**What is being asked**
Repeat all of the data precisely.

─── Raw data ───

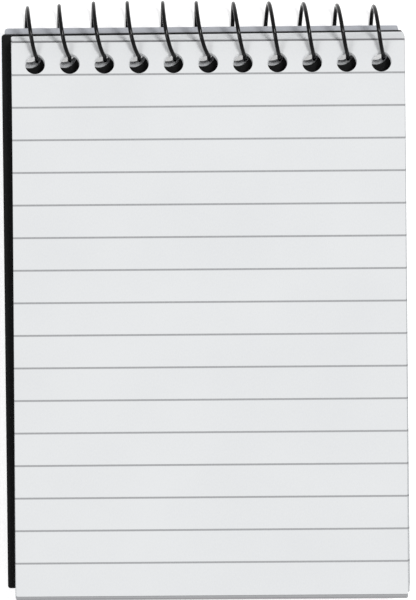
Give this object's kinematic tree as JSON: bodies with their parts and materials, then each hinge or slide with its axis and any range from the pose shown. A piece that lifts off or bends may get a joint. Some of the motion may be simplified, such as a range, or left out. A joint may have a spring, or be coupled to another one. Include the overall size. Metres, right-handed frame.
{
  "type": "reporter notebook",
  "caption": "Small top-bound reporter notebook, wire spiral along the head, ruled sheets in front, dark covers and used sheets folded behind.",
  "frame": {"origin": "middle of the pad's back face, on the last turned sheet", "axes": "+X to the right along the ruled lines, +Y towards the spiral, +Z out of the ruled page"},
  "size_m": [0.0739, 0.1087, 0.0107],
  "materials": {
    "ruled_paper": "matt, ruled",
    "turned_paper": "matt",
    "black_cover": "fine matt grain",
    "black_wire": "gloss black coating"
  },
  "bodies": {
    "pad": {"page_block": "ruled_paper", "back_cover": "black_cover", "spiral_wire": "black_wire"},
    "cover": {"front_cover": "black_cover", "turned_pages": "turned_paper"}
  },
  "joints": [
    {"name": "cover_turn", "type": "hinge", "parent": "pad", "child": "cover", "pos_m": [0, 0.0524, 0.00287], "axis": [1, 0, 0], "range_deg": [0, 180], "deforming": ["spiral_wire"]}
  ]
}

───

**Expected answer**
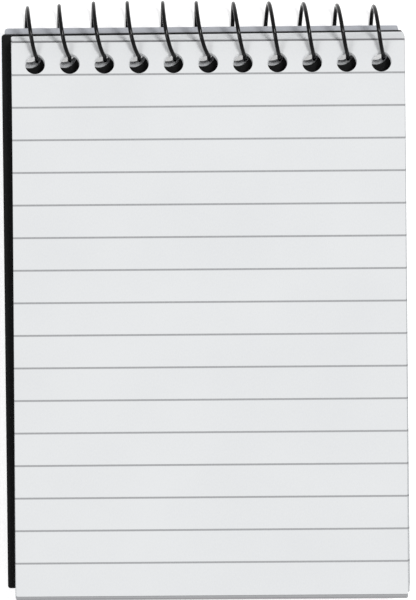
Give this object's kinematic tree as JSON: bodies with their parts and materials, then each hinge or slide with its axis and any range from the pose shown. A piece that lifts off or bends may get a joint. Some of the motion may be simplified, such as a range, or left out. A joint may have a spring, or be coupled to another one. Include the overall size. Metres, right-handed frame.
{
  "type": "reporter notebook",
  "caption": "Small top-bound reporter notebook, wire spiral along the head, ruled sheets in front, dark covers and used sheets folded behind.",
  "frame": {"origin": "middle of the pad's back face, on the last turned sheet", "axes": "+X to the right along the ruled lines, +Y towards the spiral, +Z out of the ruled page"},
  "size_m": [0.0739, 0.1087, 0.0107],
  "materials": {
    "ruled_paper": "matt, ruled",
    "turned_paper": "matt",
    "black_cover": "fine matt grain",
    "black_wire": "gloss black coating"
  },
  "bodies": {
    "pad": {"page_block": "ruled_paper", "back_cover": "black_cover", "spiral_wire": "black_wire"},
    "cover": {"front_cover": "black_cover", "turned_pages": "turned_paper"}
  },
  "joints": [
    {"name": "cover_turn", "type": "hinge", "parent": "pad", "child": "cover", "pos_m": [0, 0.0524, 0.00287], "axis": [1, 0, 0], "range_deg": [0, 180], "deforming": ["spiral_wire"]}
  ]
}